Botswana Defence Force (BDF) Commander Gaolatlhe Galebotswe has distanced himself from the practice within the intelligence community relating to the cooperation between the BDF Military Intelligence and the Directorate on Intelligence and Security (DIS) which involves exchange or loaning of operational equipment or a personnel between the two security organs.
Galebotswe was responding to Commanding officer of the BDF Ground Forces Brigadier Peter Magosi and former military intelligence spy Dzikimani Mothobi’s application in which they seek an order directing their lawyers to interview Permanent Secretary to the President Eric Molale and head of Directorate of Intelligence and Security Services (DIS) Isaac Kgosi before they could appear before a body of inquiry. The board of inquiry is investigating circumstances which led to the disappearance of some electronic gadgets from Military Intelligence Unit stores between 2006 and 2012.
In his replying affidavit to Magosi and Mothobi’s founding affidavits, Galebotswe says there are no circulars, standing orders, memoranda or any official instrument governing the practice that involves exchange of operational equipment or personnel between the BDF and the Directorate on Intelligence and Security (DIS. In his founding affidavit, Magosi had stated that “…I know from my experience as Chief of Military Intelligence and Assistant Chief of Staff, Intelligence respectively that a practice has always been in existence relating to cooperation within the intelligence community and the exchange or loaning of operational equipment or personnel.”
But in response to Magosi’s statement, Galebotswe states that he is not “privy to the practice as alleged by the First Respondent (Magosi) and he is put to strict proof thereof.” Magosi also demanded that Galebotswe provide him and Mothobi with any document regulating this cooperation (between BDF Military Intelligence and DIS) and provide a written narrative on the matter. “One of the reliefs I intend to seek in due course is for an order directing the Second Respondent (Galebotswe) to provide this written narrative detailing rights, obligations and understanding governing the relationship between the BDF Military Intelligence, the DIS and other Government departs, particularly the Office of the Permanent Secretary to the President relating to loaning or exchange of operational equipment and deployment if personnel,” stated Magosi. However, Galebotswe insists that “…the Respondents have no knowledge of the practice talked of by the Applicant and cannot be expected to narrate any such.

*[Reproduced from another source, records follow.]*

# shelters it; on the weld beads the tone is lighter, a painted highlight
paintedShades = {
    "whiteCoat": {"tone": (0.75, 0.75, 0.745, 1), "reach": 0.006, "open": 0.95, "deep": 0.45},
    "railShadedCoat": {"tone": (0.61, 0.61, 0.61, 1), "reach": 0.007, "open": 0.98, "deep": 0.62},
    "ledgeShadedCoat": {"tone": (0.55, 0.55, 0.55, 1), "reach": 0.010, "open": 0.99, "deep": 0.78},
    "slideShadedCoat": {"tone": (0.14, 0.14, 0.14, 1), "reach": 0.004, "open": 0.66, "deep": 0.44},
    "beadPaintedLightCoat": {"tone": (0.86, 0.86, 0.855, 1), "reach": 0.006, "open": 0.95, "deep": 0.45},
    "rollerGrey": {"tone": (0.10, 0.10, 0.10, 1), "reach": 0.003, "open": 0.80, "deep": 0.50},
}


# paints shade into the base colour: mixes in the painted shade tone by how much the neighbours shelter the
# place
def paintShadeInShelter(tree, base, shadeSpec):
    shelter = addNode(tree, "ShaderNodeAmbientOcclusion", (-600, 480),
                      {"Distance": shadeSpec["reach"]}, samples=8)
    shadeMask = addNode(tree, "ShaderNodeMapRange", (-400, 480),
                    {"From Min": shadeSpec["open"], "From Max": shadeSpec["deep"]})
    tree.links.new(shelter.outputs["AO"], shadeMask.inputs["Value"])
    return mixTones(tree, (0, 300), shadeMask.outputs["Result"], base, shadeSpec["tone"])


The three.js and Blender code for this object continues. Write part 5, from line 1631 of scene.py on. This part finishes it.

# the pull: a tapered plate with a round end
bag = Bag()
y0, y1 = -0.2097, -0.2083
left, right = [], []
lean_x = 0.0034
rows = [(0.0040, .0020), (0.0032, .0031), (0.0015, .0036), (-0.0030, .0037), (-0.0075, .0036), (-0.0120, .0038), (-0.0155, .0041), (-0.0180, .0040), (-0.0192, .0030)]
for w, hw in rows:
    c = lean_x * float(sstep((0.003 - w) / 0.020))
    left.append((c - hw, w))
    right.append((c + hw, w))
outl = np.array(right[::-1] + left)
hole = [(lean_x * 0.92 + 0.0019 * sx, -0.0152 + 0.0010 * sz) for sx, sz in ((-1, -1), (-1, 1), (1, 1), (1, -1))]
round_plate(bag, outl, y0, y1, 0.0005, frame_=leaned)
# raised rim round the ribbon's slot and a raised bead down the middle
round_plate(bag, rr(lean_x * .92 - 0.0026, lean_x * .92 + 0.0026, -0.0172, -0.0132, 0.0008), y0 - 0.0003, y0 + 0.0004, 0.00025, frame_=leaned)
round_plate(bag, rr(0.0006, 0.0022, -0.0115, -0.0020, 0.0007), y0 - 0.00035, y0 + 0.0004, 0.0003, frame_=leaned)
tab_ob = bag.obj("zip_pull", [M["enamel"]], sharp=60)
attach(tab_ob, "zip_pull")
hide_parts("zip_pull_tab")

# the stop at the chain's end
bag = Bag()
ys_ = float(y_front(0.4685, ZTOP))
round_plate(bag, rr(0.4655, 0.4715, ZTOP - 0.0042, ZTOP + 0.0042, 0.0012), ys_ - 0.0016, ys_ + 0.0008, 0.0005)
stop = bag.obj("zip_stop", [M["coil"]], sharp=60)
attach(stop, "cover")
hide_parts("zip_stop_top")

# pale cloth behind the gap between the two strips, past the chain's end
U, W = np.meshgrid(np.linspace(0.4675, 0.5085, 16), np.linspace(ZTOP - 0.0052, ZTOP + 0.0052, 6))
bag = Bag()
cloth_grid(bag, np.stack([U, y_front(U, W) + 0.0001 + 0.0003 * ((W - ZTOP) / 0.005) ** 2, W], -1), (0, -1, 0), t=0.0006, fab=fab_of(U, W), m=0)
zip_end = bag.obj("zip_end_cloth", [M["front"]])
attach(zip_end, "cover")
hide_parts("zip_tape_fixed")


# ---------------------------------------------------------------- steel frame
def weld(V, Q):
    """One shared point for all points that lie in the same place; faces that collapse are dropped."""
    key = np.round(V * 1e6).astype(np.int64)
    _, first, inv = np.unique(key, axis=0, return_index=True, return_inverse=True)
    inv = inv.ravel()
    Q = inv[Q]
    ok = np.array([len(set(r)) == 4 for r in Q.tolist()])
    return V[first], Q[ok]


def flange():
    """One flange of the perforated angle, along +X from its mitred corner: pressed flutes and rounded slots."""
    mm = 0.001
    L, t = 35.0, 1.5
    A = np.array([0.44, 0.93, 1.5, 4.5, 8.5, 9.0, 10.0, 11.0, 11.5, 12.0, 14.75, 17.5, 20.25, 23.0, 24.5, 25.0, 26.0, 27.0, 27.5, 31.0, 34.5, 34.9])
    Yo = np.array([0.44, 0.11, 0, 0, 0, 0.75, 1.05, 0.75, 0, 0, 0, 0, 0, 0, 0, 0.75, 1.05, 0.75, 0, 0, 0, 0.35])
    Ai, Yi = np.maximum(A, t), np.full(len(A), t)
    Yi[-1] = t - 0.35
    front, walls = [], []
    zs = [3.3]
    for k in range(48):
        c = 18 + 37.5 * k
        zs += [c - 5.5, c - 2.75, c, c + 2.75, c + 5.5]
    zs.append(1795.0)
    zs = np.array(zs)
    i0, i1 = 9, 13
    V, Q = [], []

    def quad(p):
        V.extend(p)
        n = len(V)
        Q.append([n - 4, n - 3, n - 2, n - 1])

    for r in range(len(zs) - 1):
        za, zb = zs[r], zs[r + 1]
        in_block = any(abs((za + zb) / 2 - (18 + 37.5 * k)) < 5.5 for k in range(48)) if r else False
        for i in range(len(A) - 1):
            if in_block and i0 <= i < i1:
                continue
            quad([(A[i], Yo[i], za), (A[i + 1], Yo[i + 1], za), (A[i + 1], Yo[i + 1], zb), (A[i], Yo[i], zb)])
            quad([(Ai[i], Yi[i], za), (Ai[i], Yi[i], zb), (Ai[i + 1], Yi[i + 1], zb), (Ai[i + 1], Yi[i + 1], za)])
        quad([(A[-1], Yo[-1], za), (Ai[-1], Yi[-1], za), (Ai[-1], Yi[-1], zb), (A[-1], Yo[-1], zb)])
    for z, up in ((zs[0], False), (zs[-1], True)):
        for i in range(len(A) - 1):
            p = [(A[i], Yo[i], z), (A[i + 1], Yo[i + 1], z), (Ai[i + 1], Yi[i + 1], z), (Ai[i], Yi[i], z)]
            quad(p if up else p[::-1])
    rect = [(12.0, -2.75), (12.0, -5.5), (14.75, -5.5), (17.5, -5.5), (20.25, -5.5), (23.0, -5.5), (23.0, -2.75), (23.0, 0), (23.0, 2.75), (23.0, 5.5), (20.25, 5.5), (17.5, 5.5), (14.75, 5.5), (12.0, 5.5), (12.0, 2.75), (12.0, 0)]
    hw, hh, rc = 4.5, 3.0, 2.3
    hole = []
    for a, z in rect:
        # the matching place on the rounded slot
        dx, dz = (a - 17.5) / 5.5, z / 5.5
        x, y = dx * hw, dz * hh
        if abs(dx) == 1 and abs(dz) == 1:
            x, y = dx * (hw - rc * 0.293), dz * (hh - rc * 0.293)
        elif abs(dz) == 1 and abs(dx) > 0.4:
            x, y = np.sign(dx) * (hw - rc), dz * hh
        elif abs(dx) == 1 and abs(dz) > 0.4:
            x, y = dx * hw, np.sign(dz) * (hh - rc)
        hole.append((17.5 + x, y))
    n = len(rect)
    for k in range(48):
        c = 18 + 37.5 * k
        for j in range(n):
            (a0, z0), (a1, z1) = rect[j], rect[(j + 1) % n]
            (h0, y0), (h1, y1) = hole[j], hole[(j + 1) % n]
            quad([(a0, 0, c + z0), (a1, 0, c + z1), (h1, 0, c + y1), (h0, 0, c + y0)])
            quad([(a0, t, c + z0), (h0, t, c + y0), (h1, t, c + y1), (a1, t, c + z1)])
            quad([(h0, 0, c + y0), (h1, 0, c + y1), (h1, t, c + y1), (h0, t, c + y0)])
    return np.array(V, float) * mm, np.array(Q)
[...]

It is clear that the First Applicant (Magosi) professes knowledge of some practice hence the onus lies on him to narrate and prove existence of same.” Rejecting Magosi and Mothobi’s lawyers request to interview Kgosi and Molale, Galebotswe said “it is clear, in terms of Board of Enquiry rule 8 that the Applicants and their legal representatives have right to challenge anything implicating them by questions, testimony by self or calling witnesses on their behalf. At the same time, the Applicants cannot claim to have any fear that the Board will deny them time when require same to appropriate any new evidence that may be led before the Board.” According to Galebotswe, the testimony of Kgosi and Molale and other witnesses is not against Magosi and Mothobi, but simply intended to address the whereabouts of the equipment. Galebotswe also said that the reason he insists that Kgosi and Molale who are key witnesses must not be interviewed was in the spirit of fairness to avoid influencing or tempering with such witnesses before the inquiry. “It was only reasonable that the affected persons and the Board hear the evidence for the first time at the same time.
The Board likewise had not heard or seen any statement, documents or exhibits relating to the enquiry which was yet to unfold before them,” states Galebotswe. Galebotswe denied that Magosi and Mothobi had been singled out in the Convening Order as persons affected or likely to be affected by the findings of the Board. He explained that the inquiry is not about Magosi and Mothobi but just that they may, by virtue of them having been at the intelligence unit and involved in intelligence operations, ordinarily be implicated by the findings of the Board. “The applicants were not and are not charged or accused of any wrong doing, hence, it appears to me, upon advise by my attorneys, that the principle of prima facie case against the Applicant’s is unfortunately, of no relevance and application in this matter,” said Galebotswe.